The donation was the result of talks between Schwarzman and Abington School District Superintendent Amy Sichel. At the time when Schwarzman announced the gift, he presented it to other public school district leaders as the way forward for cash-strapped schools. Private schools and universities score big gifts from alumni all the time, Schwarzman reasoned; all public school leaders needed to do was follow Sichel’s lead and start asking.

A few months later, the details of Schwarzman's stipulations emerged. The deal started to unravel when the school board called a meeting to change the school’s name to Abington Schwarzman High School, waiting to  notify the public of the change under consideration until the day of the vote. It turned out there had been quite a few strings attached to the gift, including renaming parts of the campus after Schwarzman’s brothers, track coach and former teammates.

Related: What Should We Learn from a Big Gift to a Public High School?

Since the reveal of Schwarzman’s terms, the story has been widely reported, largely due to the pettiness and intrusiveness of the tycoon’s demands. These included a prominently displayed, specially commissioned portrait of Schwarzman, a demand that the school’s new name was to be displayed in six places, and semi-annual progress reports on the school’s computer literacy initiative.

The agreement also stipulated that the school provide all students with Chromebooks and require a coding or computer literacy class to graduate. The requirement represented a change in curriculum, but Sichel says the district had already decided to make the change.

However, beyond the controversy of the demands, the gift and the strings attached to it are a valuable, if extreme illustration of the issues that arise when private money funds a public service. The Schwarzman gift is actually just another case study of donor overreach in an era of mega-giving—one that underscores  the kind of dilemmas that will likely become more common as wealthy individuals step in to shore up an overburdened, underfunded public sector.

No matter the good intentions that may drive today's new big-league philanthropy, at its core, the practice allows wealthy individuals to impose their vision on the world around them. The dynamic is particularly thorny when it comes to the funding of services paid for with public money, like education, with which taxpayers expect to have influence. At its worst, the dynamic could be considered undemocratic—the wealthy few imposing their will on the many. If philanthropists' work is unsuccessful, or if their ideas are unpopular, they can't be voted out of office or held accountable to public opinion. 

Increasingly, billionaire donors and their foundations have found themselves under fire for following a top-down strategy that doesn’t adequately account for the opinions and expertise of people on the ground. It’s a criticism that funders seem to be hearing. The Gates Foundation has shifted its K-12 strategy toward an approach that emphasizes funding ideas that originate in school districts where they’ll be implemented. Likewise, the Chan Zuckerberg Initiative has been careful to avoid the appearance of top-down giving ever since Zuckerberg was lambasted for the reform effort in Newark, which many criticized as lacking local input.  

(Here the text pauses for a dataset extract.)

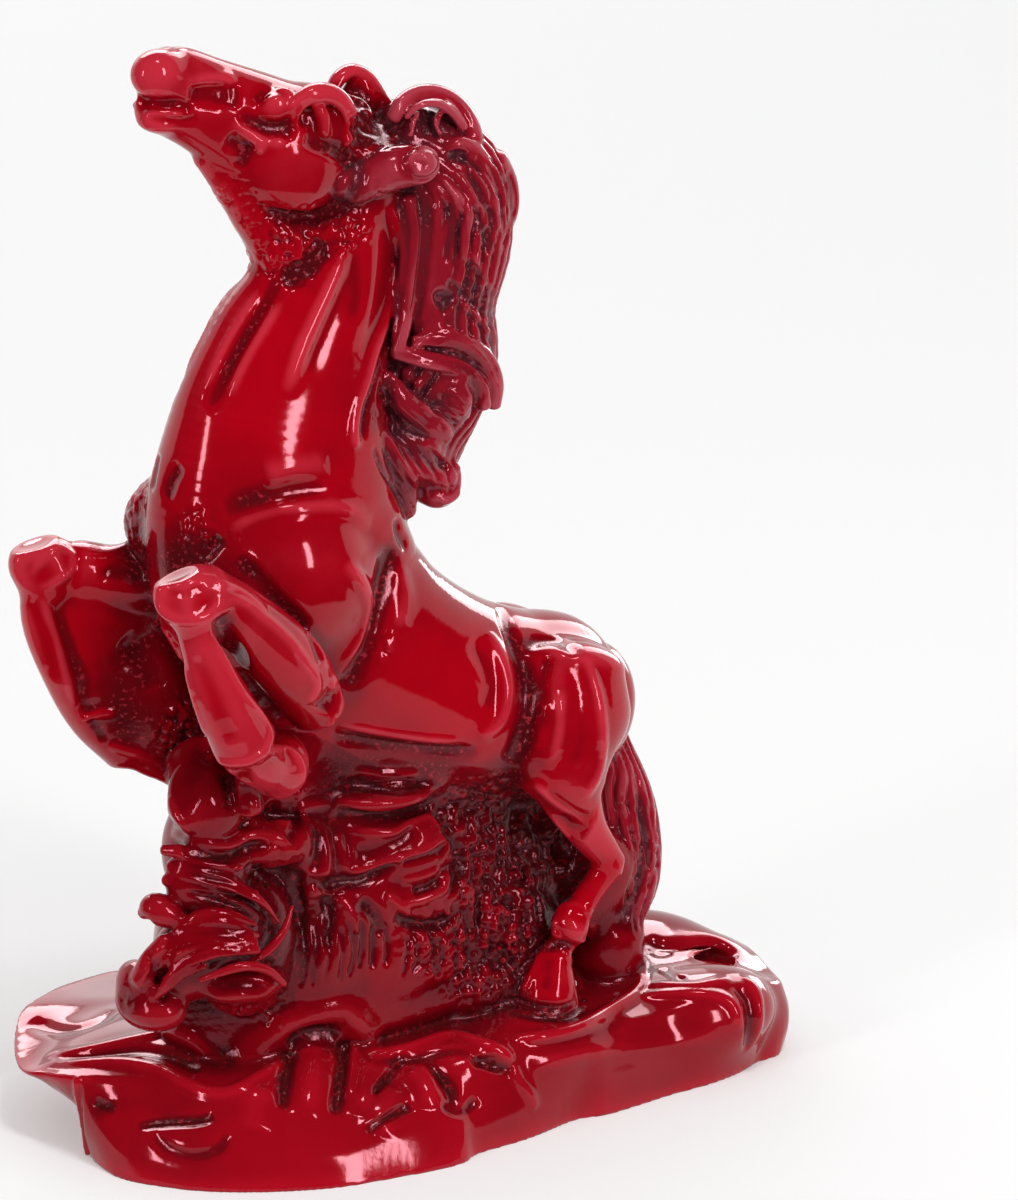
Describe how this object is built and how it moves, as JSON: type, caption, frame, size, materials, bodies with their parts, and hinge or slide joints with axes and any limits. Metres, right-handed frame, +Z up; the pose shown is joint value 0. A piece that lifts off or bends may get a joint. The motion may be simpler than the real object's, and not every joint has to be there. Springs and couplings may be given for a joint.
{
  "type": "horse figurine",
  "caption": "Rearing horse figurine with swept mane on a rough rock base, glossy translucent red cast resin, free-standing desk ornament on a flat underside.",
  "frame": {"origin": "on the flat underside of the base, below the middle of the horse's body", "axes": "+Z up out of the base's top, the horse faces -X, its left side is towards -Y"},
  "size_m": [0.0809, 0.0435, 0.1155],
  "materials": {
    "body_resin": "polished translucent cast resin, deep ox-blood red, dark wash in the creases",
    "hair_resin": "polished cast resin, ox-blood red, darker wash between the strands",
    "rock_resin": "glossy rough-cast resin, dark red with near-black recesses",
    "base_resin": "glossy cast resin, deep red, rounded rock forms"
  },
  "bodies": {
    "root": {"base": "base_resin", "rock_pillar": "rock_resin", "grass_tuft": "rock_resin", "torso": "body_resin", "neck": "body_resin", "head": "body_resin", "mane": "hair_resin", "left_foreleg": "body_resin", "right_foreleg": "body_resin", "left_hind_leg": "body_resin", "right_hind_leg": "body_resin", "tail": "hair_resin"}
  },
  "joints": []
}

The top-down dynamic is one familiar to many parents in the greater Philadelphia metro area, and Schwarzman’s donation isn’t the first time they’ve balked at big gifts. Back in 2015, the Philadelphia School Partnership offered the school district $35 million to encourage the approval of more charter schools. The organization is funded through donations. Though it purports to foster good schools, regardless of public or private status, it was seen as heavily favoring charter and parochial schools over traditional public ones.

Under the agreement, $25 million would support the new schools and $10 million would be allocated to offset the cost to the district of losing students to those schools. The problem was the $10 million budgeted about $2,000 in funding for every student who transferred to a charter school, when the district said the costs were closer to $7,000 a student.

At the time, the school district was slated to run an $80 million shortfall. Projects that pushed for more charter schools, which shift funding away from public school districts as students matriculate, were seen as taking much-needed cash away from the district. Residents came out en masse against the deal. The commission responsible for making the decision ultimately rejected the partnership’s offer.

A similar fate awaited many of Schwarzman’s demands. After the district’s agreement with Schwarzman became public, despite a stipulation of nondisclosure absent the businessman's approval, public outcry pushed the district to renegotiate. The district reached compromises on many of Schwarzman’s demands. The school will keep the $25 million gift and its old name.